In che relazione si trovano allora, nella poesia di Wordsworth, la gioia che sorprende e la desolata consapevolezza del dolore per cui pare non esserci rimedio? E non sembra forse che l'autore del sonetto consideri il rapimento della gioia come un inganno, come un'improvvisa perdita della vista?
In tal caso, il vedere, la consapevolezza, la realtà sarebbero solo nel distacco pieno di afflizione dal suo più grande tesoro. La gioia che sorprende, in questo senso, se non coincide con l'oscuramento della verità o con il suo impossibile oblio, nel suo dileguarsi è in relazione evidente con il ritorno del pensiero, che riporta il poeta alla condizione di desolazione in cui gli è impossibile persino salvare un solo pensiero: tutto torna - in un istante - sotto il dominio della necessità. Forse non è oscuramento né oblio, ma non dovremmo allora pensare alla gioia come una sospensione, provvisoria e infine più dolorosa, della consapevolezza?

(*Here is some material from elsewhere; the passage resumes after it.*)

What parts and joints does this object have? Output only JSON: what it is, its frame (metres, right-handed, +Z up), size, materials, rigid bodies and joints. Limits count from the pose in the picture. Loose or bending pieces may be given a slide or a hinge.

Spesso è così e forse poté essere questa l'esperienza di Wordsworth la cui poesia si chiude con una commovente ammissione di un vuoto incolmabile. Tuttavia un'altra strada ci viene indicata dal momento in cui comprendiamo che la natura propria di questa particolare gioia, diversa da tutte le altre, non sta in ciò che essa è, ma in ciò che essa addita: "una nuda alterità, ignota, indefinita, desiderata" secondo quanto scrive Lewis. Lungi da essere un obnubilamento della coscienza, la gioia che sorprende si rivela piuttosto la sua espressione più limpida e lucida.

Et unde hoc mihi ? 

"A che debbo che la madre del Signore venga presso di me ?". Con queste parole, lo racconta l'evangelista Luca, Elisabetta saluta sua cugina Maria, che porta in grembo il figlio della promessa : sono parole che sgorgano impetuose suggerite dallo Spirito che la riempie. Da dove, perché giunge tutto questo a me ? sembra dire Elisabetta, lei la donna anziana e sterile che già aveva assaporato l'inattesa, impensabile, inesprimibile gioia di aspettare un figlio.

La gioia ci viene incontro, è lei a trovarci là dove non ci aspetteremmo di vederla. Tutte le trafitture della gioia non sono infine che tracce che immettono nei territori dello stupore.